Pour passer aux Enfers, Orphée doit d’abord circonvenir Charon, le nocher du Styx. C’est le moment pour Orphée de déployer toute sa virtuosité vocale dans le grand air «Possente spirto», dont les stances sont ponctuées par des interventions instrumentales concertantes. C’est un bel exemple de l’art des diminutions vocales ou instrumentales (broderies sur les notes constitutives du chant) en usage à la fin de la Renaissance.

L’Orfeo de Sartori (1672) est beaucoup moins connu, et son action surchargée d’épisodes annexes et de personnages secondaires, selon l’esthétique de l’opéra vénitien baroque, est bien loin de la noble simplicité du livret de Striggio sur lequel Monteverdi a composé son opéra. Dans une scène typique de sommeil d’opéra baroque, l’ombre d’Eurydice apparait à Orphée en rêve et, dans un chant aux volutes envoutantes, lui reproche de dormir ou de chanter, au lieu de venir la chercher aux Enfers où elle l’attend. Ce lamento sur une basse chromatique descendante (par demi-tons) entrecoupée de soupirs constitue un sommet de l’expressivité baroque.

Dans l’acte IV de L’Orfeo de Monteverdi, le héros obtient de remonter des Enfers suivi de son épouse. Il entame donc un chant joyeux au rythme de marche, accompagné de tous les instruments, à la gloire de sa lyre qui a lui permis de vaincre les esprits infernaux.
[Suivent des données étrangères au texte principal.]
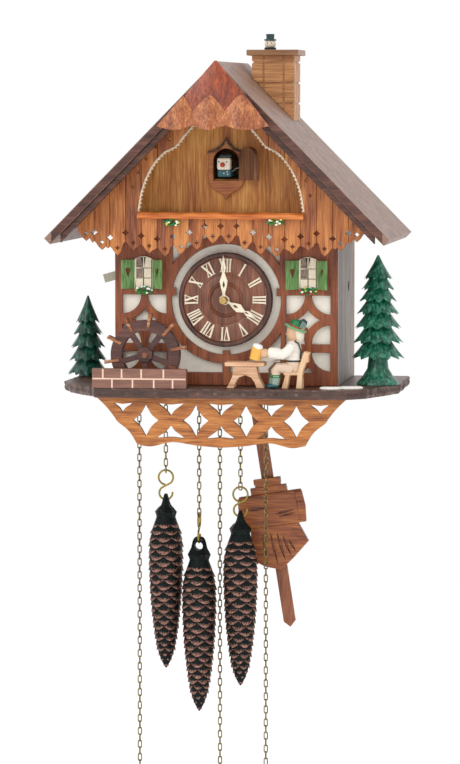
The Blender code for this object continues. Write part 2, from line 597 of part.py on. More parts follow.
def make_pendulum():
    """Wooden rod hung on the rear plate's post, its bob gripping the rod, and the crutch."""
    pivot = (0, PENDULUM_Y, PENDULUM_PIVOT)
    tilt = Matrix.Rotation(PENDULUM_TILT, 4, "Y")
    rod_outline = [(-0.8, -1.6), (0.8, -1.6), (0.8, -38), (4.6, -42), (4.6, -251), (-4.6, -251), (-4.6, -42),
                   (-0.8, -38)]
    plate("pendulum_rod", [rod_outline], "Y", (-1.5, 1.5), STAINED, origin=pivot, turn=tilt)
    bob_pivot = (0, PENDULUM_Y - 5, PENDULUM_PIVOT)
    right = [(10, -136), (10, -140), (14, -142), (14, -146.5), (24.5, -149), (25.5, -160), (24.5, -172),
             (19, -174), (18, -190), (12, -203), (0, -207)]
    outline = right + [(-x, z) for x, z in reversed(right[:-1])]
    plate("pendulum_bob", [outline], "Y", (-3.2, 3.2), STAINED, origin=bob_pivot, turn=tilt)
    crutch_pivot = (0, -47.2, PENDULUM_PIVOT)
    anchor = [(-1.6, -16), (1.6, -16), (1.6, 10), (9, 14), (8, 16), (0, 13.5), (-8, 16), (-9, 14),
              (-1.6, 10)]
    foot = [(-4, -20), (4, -20), (4, -14.5), (-4, -14.5)]
    crutch = as_mesh(plate("pallet_crutch", [anchor, circle((0, 0), 1.5, 10)], "Y", (-0.9, 0.9), STEEL,
                           origin=crutch_pivot, turn=tilt))
    yoke = as_mesh(plate("crutch_yoke", [foot], "Y", (-0.9, 0.9), STEEL, origin=crutch_pivot, turn=tilt))
    tines = [rod("tine", (side * 2.4, -0.5, -17), (side * 2.4, 7.5, -17), 0.9, STEEL, sides=8,
                 origin=(0, 0, 0))
             for side in (-1, 1)]
    for tine in tines:
        tine.matrix_world = Matrix.Translation(world(*crutch_pivot)) @ tilt
    combine(crutch, [yoke, *tines])


def make_voice():
    """Two whistle boxes with lifting bellows tops, the coil gong and its hammer."""
    boxes = {"left": ((-76, -50), (-44, -9)), "right": ((46, 76), (-106, -60))}
    for name, (x, y) in boxes.items():
        block(f"bellows_{name}", x, y, (GAP, 104), PALE_WOOD)
        hinge = ((x[0] + x[1]) / 2, y[1], 104 + GAP)
        block(f"bellows_top_{name}", x, y, (hinge[2], hinge[2] + 3), PALE_WOOD, origin=hinge)
    depth, centre_x, centre_z, turns, steps = -22, 36, 42, 2.5, 14
    coil = []
    for step in range(int(turns * steps) + 1):
        angle = 2 * math.pi * step / steps
        radius = 6 + 4 * step / steps
        coil.append((centre_x - radius * math.cos(angle), depth, centre_z + radius * math.sin(angle)))
    foot_x = coil[-1][0]
    wire("gong", coil + [(foot_x, depth, 30), (foot_x, depth, GAP)], 2.4, STEEL)
    pivot = (60, depth, 84)
    arm = [pivot, (60, depth, 60), (58, depth, 46)]
    hammer = as_mesh(wire("gong_hammer", arm, 1.6, STEEL, origin=pivot))
    head = rod("hammer_head", (55.5, depth, 44), (60.5, depth, 44), 3, STEEL, sides=12)
    combine(hammer, [head])


def make_lever():
    """Sheet-metal strip through the left side that stops the music and the call."""
    pivot = (-64, -47, 87)
    strip = [(0, 3.3), (-42, 3.3), (-42, -3.3), (0, -3.3)]
    plate("shut_off_lever", [strip + arc((0, 0), 3.3, -60, 60, 3)], "Y", (-0.6, 0.6), STEEL, origin=pivot,
          turn=Matrix.Rotation(math.radians(-16), 4, "Y"))


make_platform()
make_apron()
make_case()
make_timber_frame()
make_gable_boards()
make_roof()
make_chimney()
make_dial()
make_hands()
make_windows()
make_cuckoo()
make_trees()
make_mill()
make_drinker()
make_movement()
make_chain_wheels()
make_chains()
make_pendulum()
make_voice()
make_lever()
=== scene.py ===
import math
import random

import bmesh
import bpy
from mathutils import Matrix, Vector


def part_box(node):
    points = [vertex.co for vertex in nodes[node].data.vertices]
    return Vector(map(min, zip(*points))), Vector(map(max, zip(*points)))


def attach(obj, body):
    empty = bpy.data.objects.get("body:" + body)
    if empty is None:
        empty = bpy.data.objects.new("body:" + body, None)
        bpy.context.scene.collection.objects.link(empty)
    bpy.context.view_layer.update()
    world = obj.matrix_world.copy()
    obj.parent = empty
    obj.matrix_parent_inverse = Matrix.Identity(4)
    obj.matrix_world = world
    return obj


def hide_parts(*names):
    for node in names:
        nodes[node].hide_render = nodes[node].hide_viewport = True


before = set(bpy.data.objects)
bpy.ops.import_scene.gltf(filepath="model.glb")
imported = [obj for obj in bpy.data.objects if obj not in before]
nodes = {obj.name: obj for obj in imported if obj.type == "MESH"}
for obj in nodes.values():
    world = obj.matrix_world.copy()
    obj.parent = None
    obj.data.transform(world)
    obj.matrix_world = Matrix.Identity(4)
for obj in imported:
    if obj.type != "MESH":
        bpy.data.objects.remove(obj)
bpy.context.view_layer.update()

# ---------------------------------------------------------------- camera
# A long lens a little to the right of the clock and just above its hanger, turned back to
# it and tipped down, so that the right side and the top of the roof show.
MM = 0.001
camera_data = bpy.data.cameras.new("camera")
camera_data.sensor_width = 36
camera_data.lens = 180.67
camera = bpy.data.objects.new("camera", camera_data)
camera.location = (0.3940, -2.9339, 0.0070)
camera.rotation_euler = (math.radians(85.784), 0, math.radians(7.914))
bpy.context.scene.collection.objects.link(camera)
bpy.context.scene.camera = camera


def linear(code):
    """An sRGB hex value as the linear colour that shaders and lights take."""
    channels = [int(code[i:i + 2], 16) / 255 for i in (0, 2, 4)]
    return (*[c / 12.92 if c <= 0.04045 else ((c + 0.055) / 1.055) ** 2.4 for c in channels], 1.0)


def add_node(tree, kind, inputs=None, **settings):
    """A node with its settings, and its inputs either set or linked from other sockets."""
    node = tree.nodes.new(kind)
    for setting, value in settings.items():
        setattr(node, setting, value)
    for socket, value in (inputs or {}).items():
        if isinstance(value, bpy.types.NodeSocket):
            tree.links.new(value, node.inputs[socket])
        else:
            node.inputs[socket].default_value = value
    return node


def noise_at(tree, place, scale, detail):
    """Noise laid out in the piece's own space."""
    return add_node(tree, "ShaderNodeTexNoise", {
        "Vector": place.outputs["Object"], "Scale": scale, "Detail": detail})


def new_finish(name, **settings):
    """A material with a Principled shader, and the tree and shader to build on."""
    finish = bpy.data.materials.new(name)
    finish.use_nodes = True
    shader = finish.node_tree.nodes["Principled BSDF"]
    for socket, value in settings.items():
        shader.inputs[socket.replace("_", " ")].default_value = value
    return finish, finish.node_tree, shader


# ---------------------------------------------------------------- studio
# White air all round and a plain pale floor well under the clock. A large soft key from the
# upper left gives it shape; the roof strip and the fill only open the shadows.
paper, _, paper_shader = new_finish("studio_paper", Roughness=0.95, Specular_IOR_Level=0.0)
paper_shader.inputs["Base Color"].default_value = linear("fafafa")
paper_shader.inputs["Emission Color"].default_value = linear("ffffff")
paper_shader.inputs["Emission Strength"].default_value = 0.12
FLOOR, FLOOR_HALF = -1.25, 7.0
floor_mesh = bpy.data.meshes.new("paper_floor")
floor_mesh.from_pydata([(x, y, FLOOR) for x, y in ((-FLOOR_HALF, -FLOOR_HALF), (FLOOR_HALF, -FLOOR_HALF),
        (FLOOR_HALF, FLOOR_HALF), (-FLOOR_HALF, FLOOR_HALF))],
    [], [(0, 1, 2, 3)])
floor_mesh.materials.append(paper)
paper_floor = bpy.data.objects.new("paper_floor", floor_mesh)
bpy.context.scene.collection.objects.link(paper_floor)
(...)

Mais soudain, son chant régulier s’interrompt : le doute l’assaille et, dans une déclamation récitative passionnée, il exprime le cruel dilemme auquel il est soumis. Ayant choisi par amour de désobéir à l’ordre divin, il se retourne pour voir disparaître immédiatement sa bien-aimée, qui n’a que le temps d’exprimer en un souffle toute la perte qu’elle subit : la lumière, la vie et son amour. C’est à la musique instrumentale de Luigi Rossi que revient d’exprimer la déploration qui clôt cette scène, en un lamento chromatique chargé de dissonances expressives. 

En guise d’épilogue, la canzonetta Dormite pupille de Pietro Andrea Ziani évoque le sommeil des yeux, des pensées et de l’âme, sous la forme d’une berceuse funèbre.

Tancrède et Clorinde

Autres amours impossibles, celles du chevalier chrétien Tancrède et de la combattante musulmane Clorinde dont il est épris. Ces personnages prennent vie dans le poème épique La Jérusalem délivrée de Torquato Tasso, sur un fond historique situé lors de la première croisade. Monteverdi a tiré de cet épisode une sorte de cantate dramatique, ni opéra ni madrigal (bien qu’il l’ait plus tard intégré dans son Huitième Livre de madrigaux, intitulé Madrigaux guerriers et amoureux). Le texte du poème est rigoureusement respecté, et comme c’est un récit, il faut un testo (récitant) qui assure la narration. Monteverdi théâtralise les répliques des protagonistes en les confiant à deux personnages en armure, et en précisant quelques éléments de mise en scène. Il en résulte un ouvrage inclassable de théâtre musical de chambre, où l’expressivité s’enrichit de nouveaux affects. Monteverdi expérimente ce qu’il appelle le stile concitato (style agité) pour dépeindre les passions extrêmes comme la haine et la colère, à l’aide de notes répétées rapides qui donnent au débit vocal une frénésie exaltée. 

De nuit, le chevalier Tancrède provoque au combat une silhouette en armure dont le heaume ne permet pas qu’il la reconnaisse. Le combat héroïque, à armes égales (le chevalier descend de sa monture) dure toute la nuit, jusqu’au corps à corps, et les combattants sont couverts de leurs sangs mêlés. Lors d’une pause, Tancrède demande à son adversaire de lui révéler son identité, pour qu’il sache à qui il devra la victoire ou la mort. Mais celui-ci refuse et le combat reprend de plus belle. L’aube va poindre lorsque Tancrède parvient à transpercer la poitrine de son adversaire. Un esprit de foi, de charité et d’espoir envahit alors celui-ci : «Ami, tu as vaincu... je te pardonne... pardonne, toi aussi […] et donne-moi le baptême qui lavera tous mes péchés.» Tancrède va chercher un peu d’eau au ruisseau et, soulevant la visière, reconnait avec stupeur Clorinde, qui meurt transfigurée au moment où Tancrède lui donne la vie du Ciel.

Cette action sublime est rendue encore plus prenante par la mise en musique, notamment le rôle descriptif que donne Monteverdi aux instruments, rendant présent le galop du cheval, l’entrechoquement des épées, l’excitation du combat porté par des fanfares. Malgré l’économie de moyens dramatiques, le Combattimento est pleinement, selon le projet quasiment expérimental du compositeur, une représentation en musique («in genere rappresentativo»).